If you do attempt this dish then I can assure you that comments such as ‘What’s this? It must be some kind of fish or meaty product?’ will be heard.

‘No Jake it’s an olive. No again, that’s an artichoke’ will be the response.


3 tbsp olive oil

1/2 Spanish onion, finely chopped

1 small red and 1 small yellow pepper, cut into strips

1/2 fennel bulb, cut into strips

2 garlic cloves, crushed

2 bay leaves

1/2 tsp smoked paprika

1/2 tsp ground turmeric

1/2 tsp cayenne pepper

150g Calasparra (or other paella) rice

100ml good-quality medium sherry

1 tsp saffron threads

450ml boiling vegetable stock


200g shelled broad beans (fresh or frozen)

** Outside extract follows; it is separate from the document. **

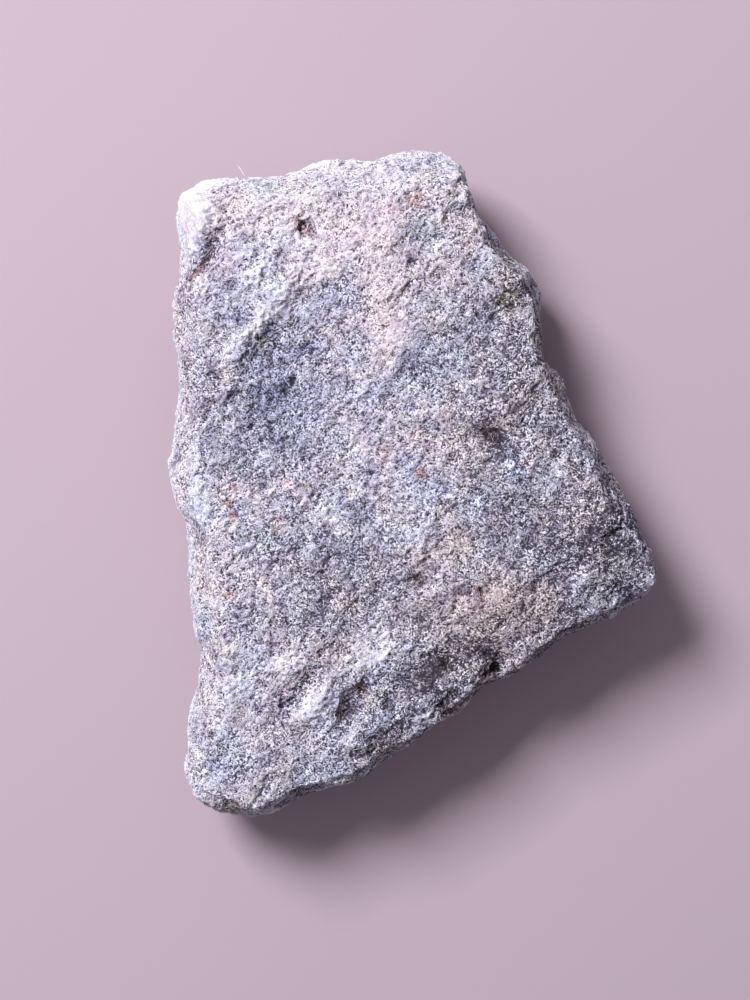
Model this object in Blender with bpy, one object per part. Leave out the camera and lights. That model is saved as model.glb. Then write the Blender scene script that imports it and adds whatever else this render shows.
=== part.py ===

12 mini plum tomatoes, halved

5 small grilled artichokes in oil (from a jar), drained and quartered

15 pitted Kalamata olives, crushed

2 tbsp roughly chopped parsley

4 lemon wedges

Heat the oil in a paella pan or a large shallow frying pan, then gently fry the onion for five minutes. Add the peppers and fennel, and fry on a medium heat for six minutes, until soft and golden. Add the garlic and cook for a further minute. Add the bay, paprika, turmeric and cayenne, stir, then add the rice and stir thoroughly for two minutes before adding the sherry and saffron. Boil down for a minute, then add the stock and a third of a teaspoon of salt. Turn the heat as low as it will go and simmer very gently for about 20 minutes, until most of the liquid has been absorbed by the rice. Do not cover the pan or stir the rice during this time.

Meanwhile, put the broad beans in a bowl, cover with plenty of boiling water, leave for a minute, drain and set aside to cool. Once cool enough to handle, squeeze each bean gently to remove its papery skin.

Remove the paella pan from the heat. Taste, add more salt if needed, but without stirring the rice much. Scatter the tomatoes, artichokes and broad beans over the rice, cover the pan tightly with foil and leave to rest for 10 minutes. Take off the foil. Scatter the olives and parsley over the top of the paella and serve with lemon wedges.  

Serving suggestion: for satisfying results this dish is best served to skeptical meat eaters.